Considering the unusual season and conference-only slate, it’s hard to read a ton into some of the statistics. However, under new defensive coordinator Brian Ward, Nevada cut its per-play average allowed from 6.1 in 2019 to 5.4 in ’20. This unit doesn’t generate a lot of turnovers (six in 2020) but has managed to rank third in the Mountain West in third-down defense.

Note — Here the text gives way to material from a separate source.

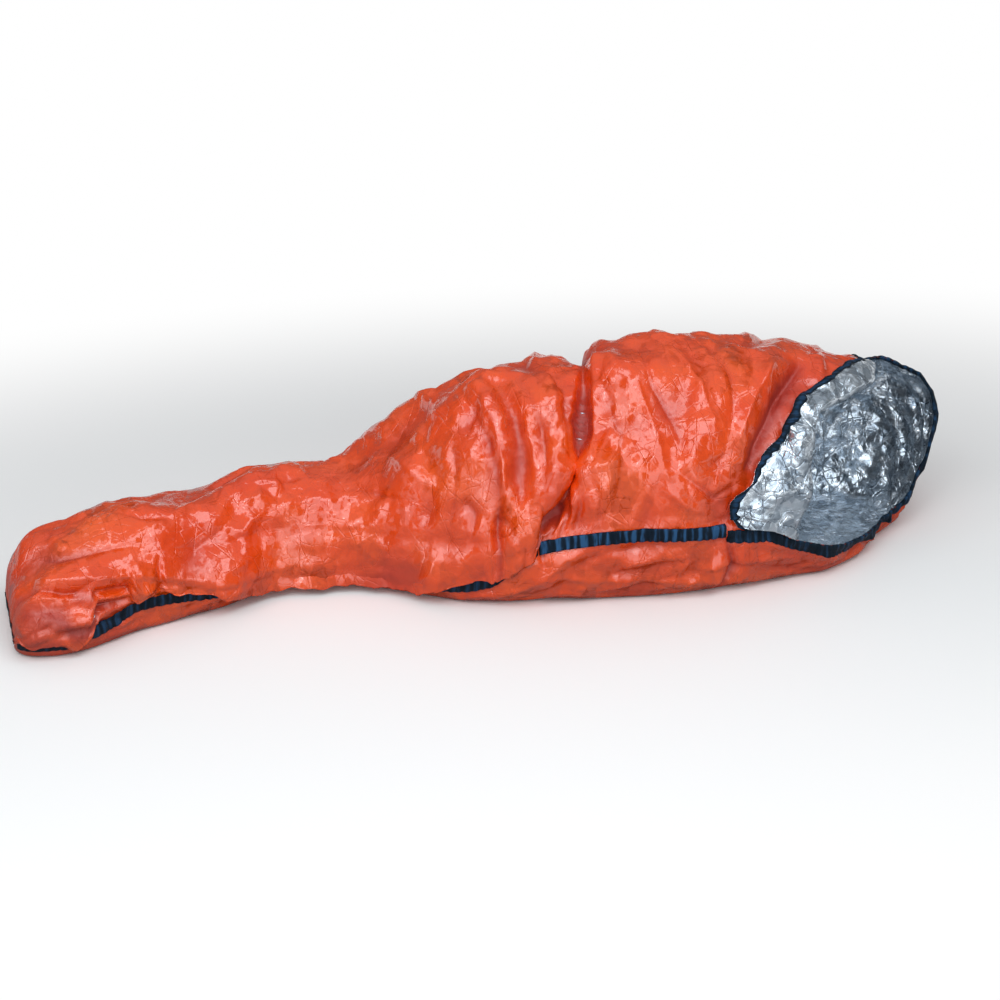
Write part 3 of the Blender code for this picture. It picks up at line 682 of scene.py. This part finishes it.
for c, x in enumerate(body_x):
    share = float(hang_share(x))
    if share <= 0.01:
        continue
    edge = seam_share[c] * wall_length[c] + TAPE_WIDTH / 2
    t = (up_wall[c] - edge) / HANG_LENGTH
    rows_here = np.where((t > 0) & (t < 1))[0]
    t = t[rows_here]
    here, own_wall = film_net[c, rows_here], film_net[c, FIRST_WALL_ROW:]
    start, end = here[0], here[-1]
    ripple = HANG_RIPPLE * (math.sin(x * 61.0) + math.sin(x * 143.0 + 1.0))
    lip_z = max(start[2] - float(hang_drop(x)) + ripple, LOWEST_LIP)
    lip_y = min(start[1], end[1]) - HANG_OUT * min(max(0.35 + (x + 0.8) / 0.15, 0.35), 1.0)
    down = unit(t / HANG_TURN)
    back_up = unit((t - HANG_TURN) / (1 - HANG_TURN))
    z = start[2] + (lip_z - start[2]) * down * down * (3 - 2 * down) + (end[2] - lip_z) * back_up ** 0.9
    y = start[1] + (lip_y - start[1]) * np.sin(down * math.pi / 2) + (end[1] - lip_y) * back_up ** 2.2
    y = here[:, 1] + (y - here[:, 1]) * share
    z = here[:, 2] + (z - here[:, 2]) * share
    held = unit(5 * np.minimum(t, 1 - t)) * min(1, share / 0.3)
    outer = unit(back_up * 6)
    y = y - (0.9 * fine * hold + sharp)[c, rows_here] * held * outer
    # It stays outside the body, and its outer ply outside the inner one
    around = film_net[max(c - NEAR_COLUMNS, 0):c + NEAR_COLUMNS + 1, FIRST_WALL_ROW:]
    close = np.abs(around[None, :, :, 2] - z[:, None, None]) < NEAR_HEIGHT
    body_y = np.where(close, around[None, :, :, 1], np.inf).min((1, 2))
    outside = np.minimum(y, body_y - HANG_CLEAR - HANG_GAP * outer)
    y = y + (outside - y) * held
    own_z = np.maximum.accumulate(own_wall[:, 2])
    hung_net[c, rows_here, 1] = np.minimum(y, np.interp(z, own_z, own_wall[:, 1]))
    hung_net[c, rows_here, 2] = z
hung_net[:, :, 2] = np.maximum(hung_net[:, :, 2], 0.0)
hung_out = facing_out(hung_net)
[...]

Motivation is always an x-factor in bowl games, but that shouldn’t be an issue for Tulane or Nevada in this one. The Green Wave ended the regular season by beating Memphis and have a chance to earn their seventh victory for the third year in a row. The Wolf Pack ended on a down note by losing to San Jose State, but coach Jay Norvell has this program on solid ground and this game is a prime opportunity to avenge last season’s close loss to Ohio on the blue turf. This game is all about style of play and which team can impose its will. Can Nevada come out firing with Strong and Doubs to get Tulane out of its gameplan? Or will the Green Wave get Pratt, Huderson and Carroll on track on the ground, while the defense gets to Strong with a consistent pass rush? Not having Johnson or Williams (and potentially Sample) is a big loss up front for Fritz's team. Just two of the last eight Famous Idaho Potato Bowls were decided by single digits. Expect that trend to change on Tuesday, as the Green Wave edge the Wolf Pack in a close one.